#### Stated goal
Print verbatim the opening line of the material and every subsequent line through the one containing "mouth_radius = 22.85".
# Recorded data start
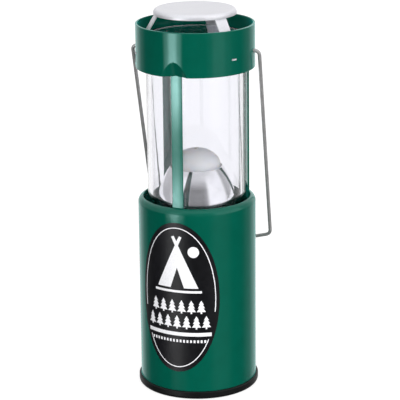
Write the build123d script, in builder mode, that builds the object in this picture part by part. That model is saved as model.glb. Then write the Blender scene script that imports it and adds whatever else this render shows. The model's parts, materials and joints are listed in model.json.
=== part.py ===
from build123d import *
import math
import os

# Collapsible candle lantern. A sliding frame carries the glass chimney, the heat shield and the wire bail
# and drops into the painted base tube. A spring-fed candle cartridge plugs into the tube from below.
# Millimetres. The lantern's axis is Z and it stands on z = 0. Angles are degrees from +X towards +Y.

# ---- driving dimensions ----
clearance = 0.3          # between pieces that move past each other
sheet = 0.8              # gauge of the frame's sheet metal

# painted base tube, with its top edge rolled inwards
tube_radius = 25.0
tube_wall = 0.9
tube_top = 83.6
roll_radius = 2.6
mouth_radius = 22.85

# plastic foot ring under the tube
foot_radius = 25.9
foot_height = 3.4
foot_bore = 20.6
collar_wall = 1.4
collar_top = 9.0

# sliding frame: top band, three posts and a bottom ring held under the rolled edge
band_radius = 24.95
band_bottom = 139.3
band_top = 157.8
post_count = 3
post_angle = 9.0
post_width = 4.9
post_radius = 22.4
ring_radius = 23.8
ring_bottom = 74.2
ring_top = 80.35
ring_bore = 18.95
dimple_half_width = 5.5
dimple_height = 6.2
dimple_floor = 22.25     # how far from the axis the dimple's floor lies at the band's lower edge
dimple_edge = 1.0        # radius of the bend round a dimple

# glass chimney
glass_radius = 20.75
glass_wall = 2.0
glass_top = 153.0

# heat shield: a pressed cap on three sprung legs that hook through slots in the band
leg_count = 3
leg_angle = 69.0
leg_width = 5.8
leg_gauge = 0.5
leg_face = 23.9          # outer face of a leg's flat foot, just inside the band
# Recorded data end
#### Result
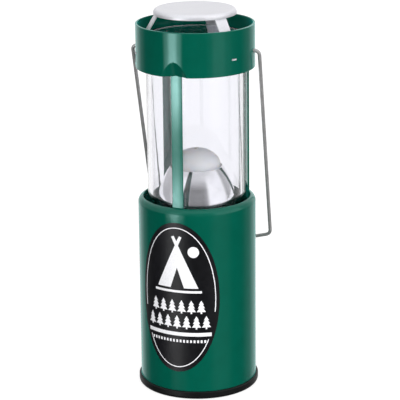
Write the build123d script, in builder mode, that builds the object in this picture part by part. That model is saved as model.glb. Then write the Blender scene script that imports it and adds whatever else this render shows. The model's parts, materials and joints are listed in model.json.
=== part.py ===
from build123d import *
import math
import os

# Collapsible candle lantern. A sliding frame carries the glass chimney, the heat shield and the wire bail
# and drops into the painted base tube. A spring-fed candle cartridge plugs into the tube from below.
# Millimetres. The lantern's axis is Z and it stands on z = 0. Angles are degrees from +X towards +Y.

# ---- driving dimensions ----
clearance = 0.3          # between pieces that move past each other
sheet = 0.8              # gauge of the frame's sheet metal

# painted base tube, with its top edge rolled inwards
tube_radius = 25.0
tube_wall = 0.9
tube_top = 83.6
roll_radius = 2.6
mouth_radius = 22.85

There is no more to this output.